My first first date, with the graphic designer, was at a beer bar with no nonalcoholic options on the menu. I ordered a Campari soda and tried to sip it slowly. He was nice and funny and had good hair, so I agreed to a second round. By the end of the night, we were sitting close at a cocktail bar, drinking something whiskey-forward on the rocks. First date: Success. Low-ABV: Fail.

Five minutes into my second first date, with a computer programmer, I knew it was a dud. I extracted myself after one watery gin and tonic and went home to watch Game of Thrones. Low-ABV: Success. First date: Fail.

I quickly realized I didn’t have the willpower to not drink in bars. So I decided to remove the temptation. It was summer in New York, after all; the parks were crammed with couples. I showed up to my first park date with a bottle of San Pellegrino and a chocolate bar. The psychologist showed up with a bomber of craft beer, which we shared. I took a walk with a wellness entrepreneur and ended up on a bench sipping whiskey from his flask.

“Just tell people you don’t drink!” said my friend who is sober (and, for the record, married). But it felt impossible to admit, like announcing a sexual fetish after making small talk.

I didn’t always fail. At a daytime roof party, the lawyer I was with downed margaritas while I stuck with cold brew, and no one seemed to notice. At the park with a novelist, we both showed up empty-handed and had a totally pleasant time. But I kept coming up against the same problem: If I actually liked the person, I’d drink with them. I never tested my dates’ tolerance for my low-ABV lifestyle, because my low-ABV lifestyle was a lie.

Eventually I gave up on my rules. At a bar with a music executive, I ordered a mezcal cocktail right out of the gate. I split frozen margaritas with a Silicon Valley transplant. Negronis with a drummer. Oysters and champagne with a nurse. Whiskey and ginger ale with a photographer while we danced until the sun rose.

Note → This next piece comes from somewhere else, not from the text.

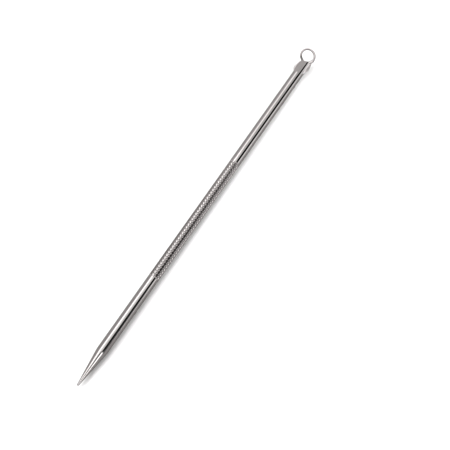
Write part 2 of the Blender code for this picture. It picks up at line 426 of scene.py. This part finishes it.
def make_rod(rod_to_world):
    """One skin from the point along the outside to the end, and back into the drilled hole."""
    angles = even_angles()
    before = point_rows(angles)
    plain = spaced(PLAIN_START, KNURL_START - KNURL_LEAD_IN, PLAIN_ROWS)
    before += [(x, round_outline(ROD_RADIUS, angles), 0) for x in plain]
    knurled = knurl_rows()
    rows = before + knurled + shaft_rows(angles) + crimp_rows()
    rows += socket_rows(crimp_angles(FLAT_HEIGHT_START))
    knurl = range(len(before), len(before) + len(knurled) - 1)
    drill_tip = ROD_LENGTH - DRILL_DEPTH - DRILL_RADIUS / math.tan(DRILL_POINT_ANGLE)
    vertices, faces, hollow_shade = lofted(rows, 0.0, drill_tip, knurl)
    return mesh_object("rod_body", placed(vertices, rod_to_world), faces, hollow_shade, crease=20)


# ---------------------------------------------------------------- loop


def half_loop_in_plane():
    """The wire's middle line from a leg's inner end to the loop's far side, as (u, v) points."""
    bend_centre_v = LEG_OFFSET + LEG_BEND_RADIUS
    along = LOOP_CENTRE - LEG_BEND_START
    distance = math.hypot(along, bend_centre_v)
    spread_angle = math.asin((LOOP_RADIUS + LEG_BEND_RADIUS) / distance)
    spread_angle -= math.atan2(bend_centre_v, along)
    points = [(u, LEG_OFFSET) for u in spaced(-LEG_DEPTH, LEG_BEND_START, LEG_POINTS)]
    for i in range(LEG_BEND_POINTS + 1):
        turn = spread_angle * i / LEG_BEND_POINTS
        u = LEG_BEND_START + LEG_BEND_RADIUS * math.sin(turn)
        points.append((u, bend_centre_v - LEG_BEND_RADIUS * math.cos(turn)))
    start = spread_angle + math.pi / 2
    u, v = points[-1]
    arc_u = LOOP_CENTRE + LOOP_RADIUS * math.cos(start)
    arc_v = LOOP_RADIUS * math.sin(start)
    for i in range(1, BRIDGE_POINTS):
        points.append((blend(u, arc_u, i / BRIDGE_POINTS), blend(v, arc_v, i / BRIDGE_POINTS)))
    for i in range(LOOP_POINTS + 1):
        turn = start * (1 - i / LOOP_POINTS)
        arc_u = LOOP_CENTRE + LOOP_RADIUS * math.cos(turn)
        points.append((arc_u, LOOP_RADIUS * math.sin(turn)))
    return points


def tilted(u, v):
    """A point of the flat loop, widened across and bent up out of the flats' plane."""
    v *= blend(1.0, LOOP_WIDENING, smoothstep(u / LOOP_WIDENING_LENGTH))
    bend_radius = LOOP_TILT_LENGTH / LOOP_TILT
    turn = LOOP_TILT * min(max(u / LOOP_TILT_LENGTH, 0.0), 1.0)
    beyond = max(u - LOOP_TILT_LENGTH, 0.0)
    x = min(u, 0.0) + bend_radius * math.sin(turn) + beyond * math.cos(LOOP_TILT)
    n = bend_radius * (1 - math.cos(turn)) + beyond * math.sin(LOOP_TILT)
    return Vector((ROD_LENGTH + x, v, n))


def twisted(place):
    """The same point once the loop is lifted, and turned about the rod's direction round its middle."""
    grown = smoothstep((place.x - ROD_LENGTH) / LOOP_WIDENING_LENGTH)
    middle = max(place.x - ROD_LENGTH, 0.0) * math.tan(LOOP_TILT)
    turn = LOOP_TWIST * grown
    across, height = place.y, place.z - middle
    w = across * math.cos(turn) - height * math.sin(turn)
    n = across * math.sin(turn) + height * math.cos(turn)
    return Vector((place.x, w, middle + LOOP_LIFT * grown + n))


def wire_half_width(place):
    """Half the wire's width in the loop's plane: the -w leg is hammered wider beside the rod."""
    beyond = place.x - ROD_LENGTH
    hammered = smoothstep(beyond / HAMMERED_RAMP_IN)
    hammered *= 1 - smoothstep((beyond - HAMMERED_END) / HAMMERED_RAMP_OUT)
    if place.y < 0:
        return WIRE_RADIUS * (1 + LEG_FLATTENING * hammered)
    return WIRE_RADIUS


def make_loop(rod_to_world):
    """Sweeps the wire's section along its middle line, from one leg's inner end to the other's."""
    half = half_loop_in_plane()
    flat_path = [tilted(u, v) for u, v in half]
    flat_path += [Vector((x, -w, n)) for x, w, n in reversed(flat_path[:-1])]
    path = [twisted(place) for place in flat_path]
    vertices, faces = [], []
    for i, place in enumerate(path):
        tangent = (path[min(i + 1, len(path) - 1)] - path[max(i - 1, 0)]).normalized()
        lift = LOOP_TILT * smoothstep((place.x - ROD_LENGTH) / LOOP_TILT_LENGTH)
        upward = Vector((-math.sin(lift), 0, math.cos(lift)))
        outward = upward.cross(tangent).normalized()
        upward = tangent.cross(outward)
        for k in range(WIRE_SIDES):
            turn = math.tau * k / WIRE_SIDES
            sideways = outward * (wire_half_width(place) * math.cos(turn))
            vertices.append(place + sideways + upward * (WIRE_RADIUS * math.sin(turn)))
    for i in range(len(path) - 1):
        for k in range(WIRE_SIDES):
            across = (k + 1) % WIRE_SIDES
            a, b = i * WIRE_SIDES + k, i * WIRE_SIDES + across
            faces.append((a, b, b + WIRE_SIDES, a + WIRE_SIDES))
    last_row = (len(path) - 1) * WIRE_SIDES
    faces.append(tuple(reversed(range(WIRE_SIDES))))
    faces.append(tuple(last_row + k for k in range(WIRE_SIDES)))
    hollow_shade = [0.0] * len(vertices)
    return mesh_object("loop_wire", placed(vertices, rod_to_world), faces, hollow_shade, crease=40)


# ---------------------------------------------------------------- materials


class Nodes:
    """Adds nodes to one material and links them."""

    def __init__(self, name):
        self.material = bpy.data.materials.new(name)
        self.material.use_nodes = True
        self.tree = self.material.node_tree
        self.shader = self.tree.nodes["Principled BSDF"]

    def add(self, kind, values=(), **settings):
        node = self.tree.nodes.new(kind)
        for key, value in settings.items():
            setattr(node, key, value)
        for key, value in dict(values).items():
            if isinstance(value, bpy.types.NodeSocket):
                self.tree.links.new(value, node.inputs[key])
            else:
                node.inputs[key].default_value = value
        return node

    def link(self, socket, key):
        self.tree.links.new(socket, self.shader.inputs[key])


def stretched_noise(nodes, where, scale):
    """Noise whose grains are stretched by a different scale along each axis."""
    mapping = nodes.add("ShaderNodeMapping", {"Vector": where, "Scale": scale})
    noise = nodes.add(
        "ShaderNodeTexNoise",
        {"Vector": mapping.outputs["Vector"], "Scale": 1.0, "Detail": 3.0, "Roughness": 0.55},
    )
    return noise.outputs["Fac"]


def ranged(nodes, value, low, high, to_low, to_high):
    """Maps the range from low to high onto the range from to_low to to_high."""
    node = nodes.add(
        "ShaderNodeMapRange",
        {"Value": value, "From Min": low, "From Max": high, "To Min": to_low, "To Max": to_high},
    )
    return node.outputs["Result"]


def mixed_colour(nodes, factor, a, b):
    """Colour a where the factor is 0 and b where it is 1, each a tuple or another node's output."""
    node = nodes.add("ShaderNodeMix", data_type="RGBA")
    nodes.tree.links.new(factor, node.inputs[0])
    for socket, value in ((node.inputs[6], a), (node.inputs[7], b)):
        if isinstance(value, bpy.types.NodeSocket):
            nodes.tree.links.new(value, socket)
        else:
            socket.default_value = (*value, 1.0)
    return node.outputs[2]


def steel_material(name, roughness):
    """Polished steel with fine lines round the rod, dull smudges, and painted shade in its hollows and
    creases.
    """
    nodes = Nodes(name)
    where = nodes.add("ShaderNodeTexCoord").outputs["Object"]
    turning = stretched_noise(nodes, where, TURNING_SCALE)
    smudge = stretched_noise(nodes, where, SMUDGE_SCALE)
    hollow_shade = nodes.add("ShaderNodeAttribute", attribute_name="hollow_shade").outputs["Fac"]
    worn = mixed_colour(nodes, ranged(nodes, smudge, 0.3, 0.7, 0, 1), STEEL, WORN_STEEL)
    shade_factor = ranged(nodes, hollow_shade, 0.05, 0.9, 0.0, 1.0)
    # painted shade: darker steel in the grooves, creases, mouth and drilled hole
    colour = mixed_colour(nodes, shade_factor, worn, PAINTED_SHADE_STEEL)
    nodes.link(colour, "Base Color")
    nodes.shader.inputs["Metallic"].default_value = 1.0
    fine = ranged(nodes, turning, 0.3, 0.7, roughness - 0.03, roughness + 0.05)
    nodes.link(fine, "Roughness")
    bump = nodes.add("ShaderNodeBump", {"Strength": 0.12, "Distance": 0.00001, "Height": turning})
    nodes.link(bump.outputs["Normal"], "Normal")
    return nodes.material


def floor_material():
    """A matt white sheet, which polished metal sees as grey."""
    nodes = Nodes("pale_floor")
    mirrored = nodes.add("ShaderNodeLightPath").outputs["Is Glossy Ray"]
    colour = mixed_colour(nodes, mirrored, FLOOR_WHITE, FLOOR_IN_METAL)
    nodes.link(colour, "Base Color")
    nodes.shader.inputs["Roughness"].default_value = 0.9
    nodes.shader.inputs["Specular IOR Level"].default_value = 0.0
    return nodes.material


# ---------------------------------------------------------------- studio


def look_at(thing, place, target):
    thing.location = place
    thing.rotation_euler = (Vector(target) - Vector(place)).to_track_quat("-Z", "Y").to_euler()


def make_camera():
    azimuth, elevation = math.radians(58.31), math.radians(63)
    level = Vector((math.sin(azimuth), math.cos(azimuth), 0))
    forward = level * math.cos(elevation) - Vector((0, 0, math.sin(elevation)))
    target = Vector((-1.3, -8.07, 1.5)) * MM
    camera = bpy.data.objects.new("camera", bpy.data.cameras.new("camera"))
    camera.data.lens = 100.4
    distance = 0.34
    look_at(camera, target - forward * distance, target)
    bpy.context.scene.collection.objects.link(camera)
    bpy.context.scene.camera = camera


def make_floor():
    mesh = bpy.data.meshes.new("floor")
    half = 3.0
    corners = [(-half, -half, 0), (half, -half, 0), (half, half, 0), (-half, half, 0)]
    mesh.from_pydata(corners, [], [(0, 1, 2, 3)])
    floor = bpy.data.objects.new("floor", mesh)
    mesh.materials.append(floor_material())
    bpy.context.scene.collection.objects.link(floor)


def make_softbox(name, lean, distance, span, along, radiance, mirrored=True):
    """A rectangular light over the rod, parallel to it, that leans towards +Y by this many degrees.

    span is its width in degrees as the rod sees it, and along is its two ends along X, in metres.
    Polished metal shows it only if it is mirrored.
    """
    light = bpy.data.lights.new(name, "AREA")
    light.shape = "RECTANGLE"
    light.size = along[1] - along[0]
    light.size_y = 2 * distance * math.tan(math.radians(span / 2))
    light.energy = radiance * math.pi * light.size * light.size_y
    lamp = bpy.data.objects.new(name, light)
    angle = math.radians(lean)
    middle = (along[0] + along[1]) / 2
    lamp.location = (middle, distance * math.sin(angle), distance * math.cos(angle))
    lamp.rotation_euler = (-angle, 0, 0)
    lamp.visible_camera = False
    lamp.visible_glossy = mirrored
    bpy.context.scene.collection.objects.link(lamp)


def make_end_lamp():
    """A small lamp low beside the loop end, which lightens the shadow there."""
    light = bpy.data.lights.new("end_lamp", "AREA")
    light.size = 0.04
    light.energy = 0.16
    lamp = bpy.data.objects.new("end_lamp", light)
    look_at(lamp, (0.15, -0.05, 0.06), (0.055, 0, 0))
    lamp.visible_camera = False
    lamp.visible_glossy = False
    bpy.context.scene.collection.objects.link(lamp)


def make_card(name, corners, grey, shades=True):
    """A matt card of this grey, whose corners are (x, degrees towards -Y) at one distance.

    One that doesn't shade is seen in polished metal and leaves the floor's light alone.
    """
    places = []
    for x, lean in corners:
        angle = math.radians(lean)
        places.append((x, -CARD_DISTANCE * math.sin(angle), CARD_DISTANCE * math.cos(angle)))
    mesh = bpy.data.meshes.new(name)
    mesh.from_pydata(places, [], [(0, 1, 2, 3)])
    nodes = Nodes(name)
    nodes.shader.inputs["Base Color"].default_value = (grey, grey, grey, 1)
    nodes.shader.inputs["Roughness"].default_value = 1.0
    nodes.shader.inputs["Specular IOR Level"].default_value = 0.0
    mesh.materials.append(nodes.material)
    card = bpy.data.objects.new(name, mesh)
    card.visible_camera = False
    card.visible_diffuse = shades
    card.visible_shadow = shades
    bpy.context.scene.collection.objects.link(card)


def make_studio():
    """Lights for the bands that run along the rod, and dark cards for the lines between them."""
    world = bpy.data.worlds.new("studio")
    world.use_nodes = True
    background = world.node_tree.nodes["Background"]
    background.inputs["Color"].default_value = STUDIO_AIR
    background.inputs["Strength"].default_value = 0.45
    bpy.context.scene.world = world
    make_softbox("key", 33, 0.56, 44, (-0.8, -0.06), 5.2, mirrored=False)
    make_softbox("near_fill", 24, 0.52, 30, (-0.12, 0.27), 1.7)
    make_softbox("far_fill", 26, 0.52, 30, (0.27, 0.65), 1.1)
    make_softbox("near_middle", -6, 0.52, 26, (-0.05, 0.27), 0.55)
    make_softbox("far_middle", -8, 0.52, 28, (0.27, 0.65), 0.22)
    make_softbox("flats_fill", 60, 0.5, 18, (0.16, 0.6), 0.15)
    make_softbox("side_fill", -77, 0.5, 14, (0.1, 0.7), 1.0)
    make_softbox("point_fill", -44, 0.5, 22, (-0.3, -0.012), 2.2)
    make_end_lamp()
    make_card("black_card", ((-0.01, 23), (-0.01, 51), (0.6, 77), (0.6, 28)), 0.005)
    make_card("grey_card", ((-0.01, 51), (-0.01, 78), (0.13, 76), (0.13, 56)), 0.1)
    make_card("lens_card", ((-0.6, -80), (-0.6, -2), (-0.13, -2), (-0.13, -80)), 0.01, shades=False)
    make_card("point_card", ((-0.09, 8), (-0.09, 28), (-0.01, 28), (-0.01, 8)), 0.01)
    bpy.context.scene.view_settings.view_transform = "Standard"


# ---------------------------------------------------------------- the scene

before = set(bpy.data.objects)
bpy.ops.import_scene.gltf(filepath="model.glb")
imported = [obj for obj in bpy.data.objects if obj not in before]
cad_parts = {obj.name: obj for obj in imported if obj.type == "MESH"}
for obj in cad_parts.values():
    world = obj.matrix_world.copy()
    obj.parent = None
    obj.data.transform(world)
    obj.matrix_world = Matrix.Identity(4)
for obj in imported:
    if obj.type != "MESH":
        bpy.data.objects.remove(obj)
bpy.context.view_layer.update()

cad_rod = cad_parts["needle_rod"]
tip = min((v.co for v in cad_rod.data.vertices), key=lambda p: p.x)
rod_to_world = Matrix.Translation(tip) @ Matrix.Rotation(ROLL, 4, "X")

make_camera()
make_floor()
make_studio()

rod = make_rod(rod_to_world)
rod.data.materials.append(steel_material("turned_steel", 0.09))
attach(rod, "root")
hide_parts("needle_rod")

loop = make_loop(rod_to_world)
loop.data.materials.append(steel_material("drawn_steel", 0.10))
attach(loop, "root")
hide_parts("wire_loop")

I had the kind of carefree, high-intensity nights I’d been craving, and I paid for it: with lack of sleep, loss of productivity, lapsed friendships, and actual dollars (the follow-up to this essay will be called “My Low-Budget Single Life”).

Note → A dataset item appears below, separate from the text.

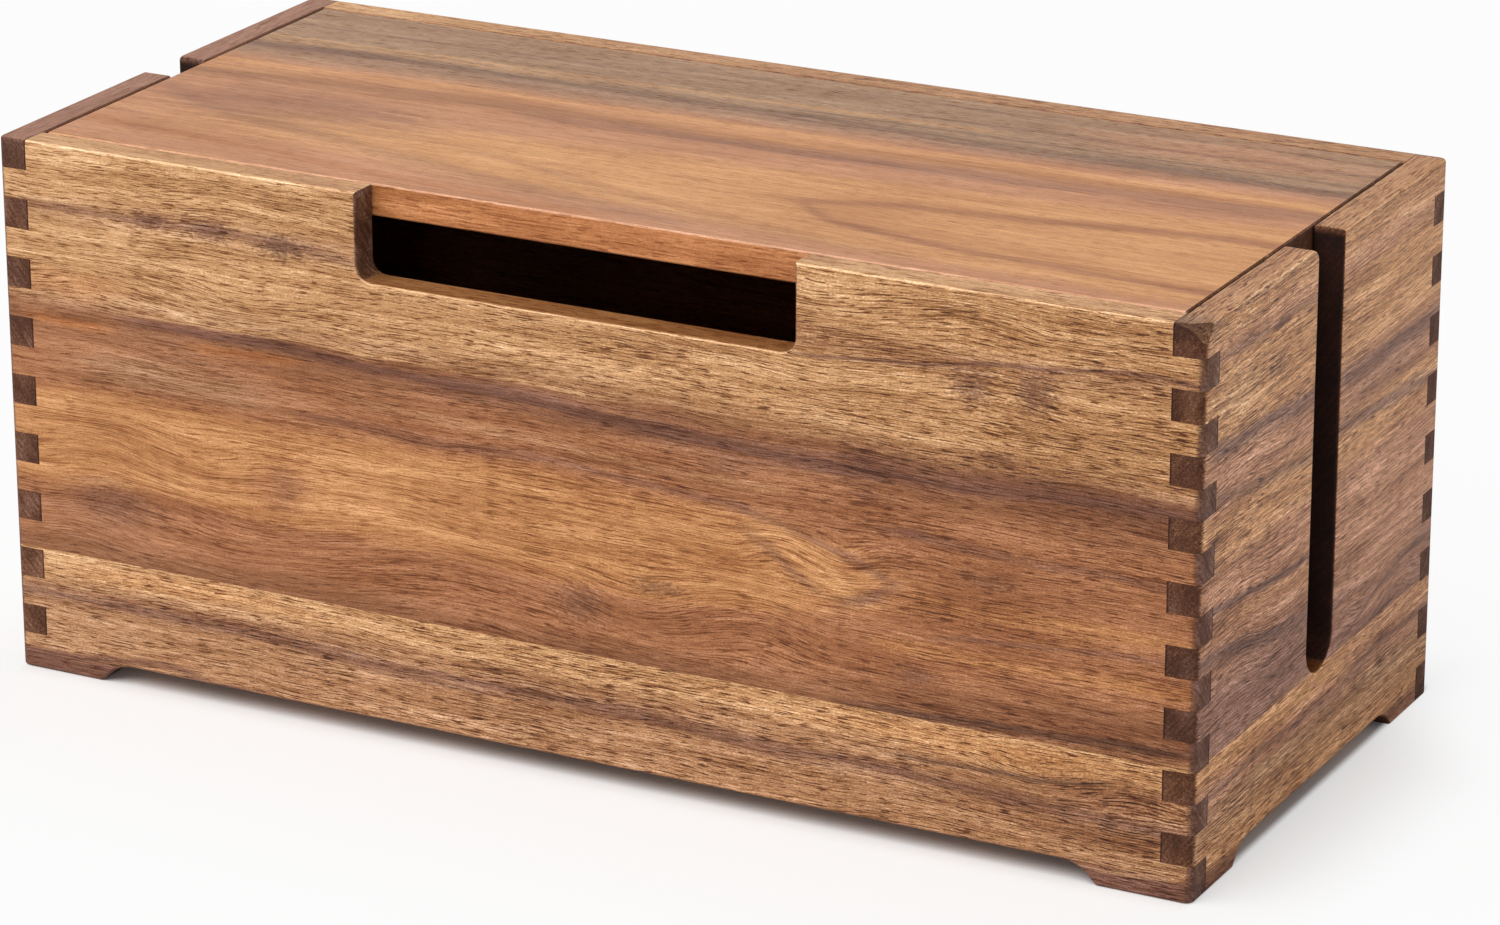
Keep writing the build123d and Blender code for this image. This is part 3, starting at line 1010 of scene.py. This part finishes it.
def make_camera(studio):
    """The camera, turned round the box from the front and tilted down."""
    camera = bpy.data.cameras.new("camera")
    camera.sensor_width = SENSOR
    camera.lens = studio.lens
    camera.clip_end = FAR_CLIP
    stand = bpy.data.objects.new("camera", camera)
    bpy.context.scene.collection.objects.link(stand)
    turn = Matrix.Rotation(studio.azimuth, 4, "Z")
    tilt = Matrix.Rotation(radians(90) - studio.elevation, 4, "X")
    roll = Matrix.Rotation(studio.roll, 4, "Z")
    stand.matrix_world = Matrix.Translation(studio.eye) @ turn @ tilt @ roll
    bpy.context.scene.camera = stand


class BOX_OT_studio(bpy.types.Operator):
    """Set up the pale floor, the soft light and the camera"""

    bl_idname = "cable_box.studio"
    bl_label = "Studio"

    def execute(self, context):
        studio = context.scene.studio
        context.scene.view_settings.view_transform = "Standard"
        make_floor(studio.floor)
        make_sky(studio.sky)
        make_key(studio)
        make_camera(studio)
        return {"FINISHED"}


# ------------------------------------------------------------------ add-on
OPERATORS = (BOX_OT_front_wall, BOX_OT_back_wall, BOX_OT_end_walls, BOX_OT_lid, BOX_OT_inside, BOX_OT_studio)


class BOX_PT_panel(bpy.types.Panel):
    """The box's boards and the studio"""

    bl_idname = "BOX_PT_panel"
    bl_label = "Cable box"
    bl_space_type = "VIEW_3D"
    bl_region_type = "UI"
    bl_category = "Cable box"

    def draw(self, context):
        for operator in OPERATORS:
            self.layout.operator(operator.bl_idname)
        for settings in (context.scene.acacia, context.scene.studio):
            for name in settings.__annotations__:
                self.layout.prop(settings, name)


CLASSES = (AcaciaSettings, StudioSettings, *OPERATORS, BOX_PT_panel)


def register():
    for cls in CLASSES:
        bpy.utils.register_class(cls)
    bpy.types.Scene.acacia = PointerProperty(type=AcaciaSettings)
    bpy.types.Scene.studio = PointerProperty(type=StudioSettings)


def unregister():
    del bpy.types.Scene.studio
    del bpy.types.Scene.acacia
    for cls in reversed(CLASSES):
        bpy.utils.unregister_class(cls)


def main():
    """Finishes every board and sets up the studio."""
    register()
    for operator in OPERATORS:
        group, name = operator.bl_idname.split(".")
        getattr(getattr(bpy.ops, group), name)()


if __name__ == "__main__":
    main()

Thanks to wellness culture, we’re supposedly living in the golden age of not drinking. And thanks to the apps, we’re supposedly living in the golden age of dating too. But these trends do not, in my experience, overlap. Alcohol still has a choke hold on dating culture because dating is still one of the most stressful things we do by choice. And the apps, despite their illusion of frictionless romance, have made dating even harder. By the time you show up at the bar, you’ve looked through an infinite scroll of strangers, squinted at photos, made some arbitrary judgments, sent some messages, almost bailed at least six times, and are now hoping, by some algorithmic miracle, that you’ve picked someone you’ll like and who will also like you.

Alcohol smooths these anxieties. It helps you forget those epic battles you fought to get yourself in the room. The only thing that those well-branded, nonalcoholic spirits do is make you have to pee.

And feel guilty. One of the fancy bottles promised “a night where social isn’t sinful and self-care doesn’t stop at sunset.” A nonalcoholic rosé infused with crystal energy was billed as “social, sippable, self-care.” But why should self-care be a 24/7 job, one that includes eating right, exercising, sleeping eight hours, bathing with candles, getting a daily dose of crystal energy, and being mindful, not just at yoga class but all the time?

When do we get to lose our minds? When do we get to stop self-care-ing and be total hedonists? I’m not saying alcohol isn’t bad for you. It is, of course, too good at letting us forget ourselves sometimes. What I’m saying is: Self-care can look a lot of different ways, and maybe there’s a kind of mindfulness in knowing when to let go.

At least for me there was. That summer, dating was about escaping the grinding hour-by-hour work of getting over heartbreak. It was about stealing a few hours of fun during an otherwise brutal time. And I think that counts as balance. You spin out for a while, you reel yourself in. You have a Negroni. Some days you have two.